In time, Sisat was wearing two earrings, sporting dreadlocks and sleeping in class. Then, at age 16, he decided to drop out of school. His friends had been kicked out of school, he says, and he no longer felt that he belonged. His mother begged him to return, but Sisat had made up his mind. And so, he wiled away each day, spending most of his time sleeping. When he managed to tumble out of bed, he’d make a little money working for a demolition contractor.

In Israel, Sisat was just one of 350,000 kids — about 15 percent of the under-18 population — who are considered at-risk youth. When a representative from the Ministry of Education visited Sisat in his home, Sisat agreed to enroll in an alternative education program. A counselor there recognized Sisat’s business savvy and encouraged him to join Galshan, a small business venture run by Ashalim, which pilots more than 300 programs aimed at at-risk youth, in conjunction with The American Jewish Joint Distribution Committee and the UJA-Federation of New York.

In exchange for agreeing to continue his studies to pass his Bagrut (matriculation exams), Sisat would be trained in entrepreneurial skills and given a steady paycheck along with a job — selling billboard space. “Here’s another way for them to trick me,” Sisat thought. But the money was good so he gave it a shot.

Sisat’s face lights up when he recalls the first time he successfully sold billboard space. “They teach you the importance of body language; even if you’re excited, you don’t show it,” he says. “But as soon as I walked out, I started shouting [with joy].”

The discovery that he was actually good at something persuaded him to continue coming to school. “Sisat’s clever, he connects well with people,” says Sharon Ohana, the general manager of Galshan. “It raised his self-esteem.”

And the business classes at a local college in Ashdod gave him a reason to get out of bed each morning. “For the first time, I was respected,” Sisat says. “They had high expectations for me. The professor said, ‘Come or don’t come; it’s a privilege.’”
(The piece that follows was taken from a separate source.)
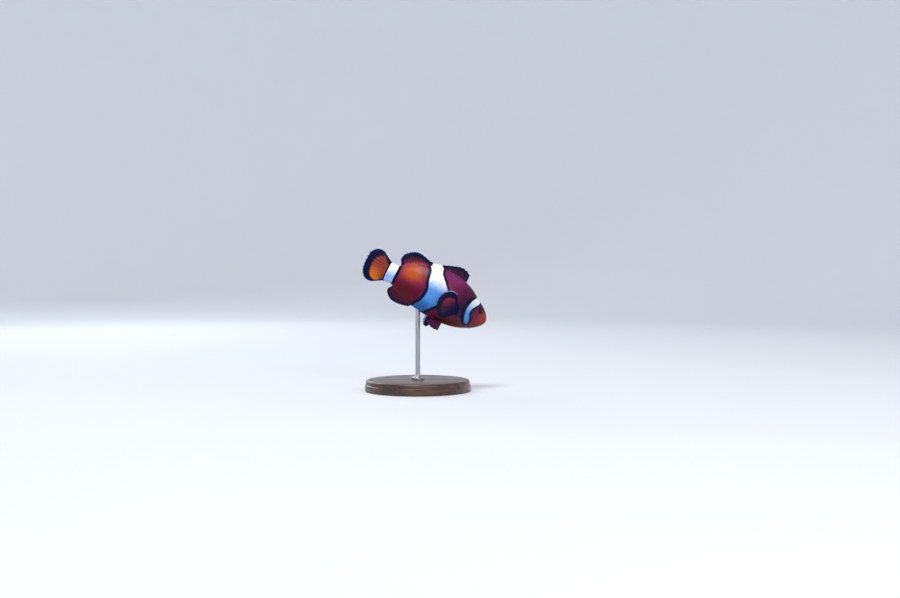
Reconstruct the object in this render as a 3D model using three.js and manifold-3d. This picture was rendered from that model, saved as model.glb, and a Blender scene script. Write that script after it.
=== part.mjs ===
// A clownfish (Amphiprion ocellaris), life size, caught in a slow swimming turn and held on a
// small round display stand. Millimetres and degrees, +Z up, the head towards +X. The origin is
// the middle of the stand's underside.
//
// The fish is first built straight, in a frame of its own: +X to the snout, +Y to its left and
// +Z to its back. Places along it are given as s, the share of the total length behind the snout.
// The finished pieces are then bent along the spine, and one group turns and lifts them.
import * as THREE from "three";
import { mergeVertices } from "three/addons/utils/BufferGeometryUtils.js";
import Module from "manifold-3d";

const wasm = await Module();
wasm.setup();

// ---------------------------------------------------------------- driving dimensions
const totalLength = 80; // the length that shares are of; the tail fin ends at about 1.04
const gap = 0.3; // clearance between neighbouring nodes
const pivotS = 0.45; // the place on the spine that the fish turns about
const pose = {
  height: 52, // pivot above the floor
  yaw: -7, // turned to its right
  pitch: 25, // nose down
  roll: -11, // back leaning to the fish's left
  rodBehind: 3.4, // how far behind the pivot the rod meets the belly
};
// The spine bends to the left at both ends, between these shares of the length.
const headTurn = { degrees: 44, from: 0.16, to: 0.5 };
const tailTurn = { degrees: -38, from: 0.46, to: 0.95 };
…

Last May, Sisat was chosen to participate in BizCamp, a weeklong business camp sponsored by the National Foundation for Teaching Entrepreneurship (NFTE) and the First International Bank. Participants teamed up in groups of three and were instructed to come up with a viable business plan. “It was an intense experience,” he says.

Sisat’s business plan — to open the first nightclub in Ashdod featuring reggae music — won the competition. He received a $500 prize and was flown in from Israel to New York to attend NFTE’s annual dinner earlier this month. Galshan awarded him $100 at the time and 1,000 shekels spending money. “Friday night, everyone takes buses to Tel Aviv, because there’s no club in Ashdod,” Sisat says. Since Tel Aviv clubs are packed, teenagers hang out near the clubs, getting into fights and drinking. Sisat hopes that in building his new club, he can solve some of these social problems. “It can be another way of bringing teens in,” he says.

Right now, Sisat is preparing to enter the Israeli army in July — something he never would have considered before joining Galshan.

“I learned that if you want something and you work hard enough, you can get it,” says Sisat. “It changed my way of thinking.”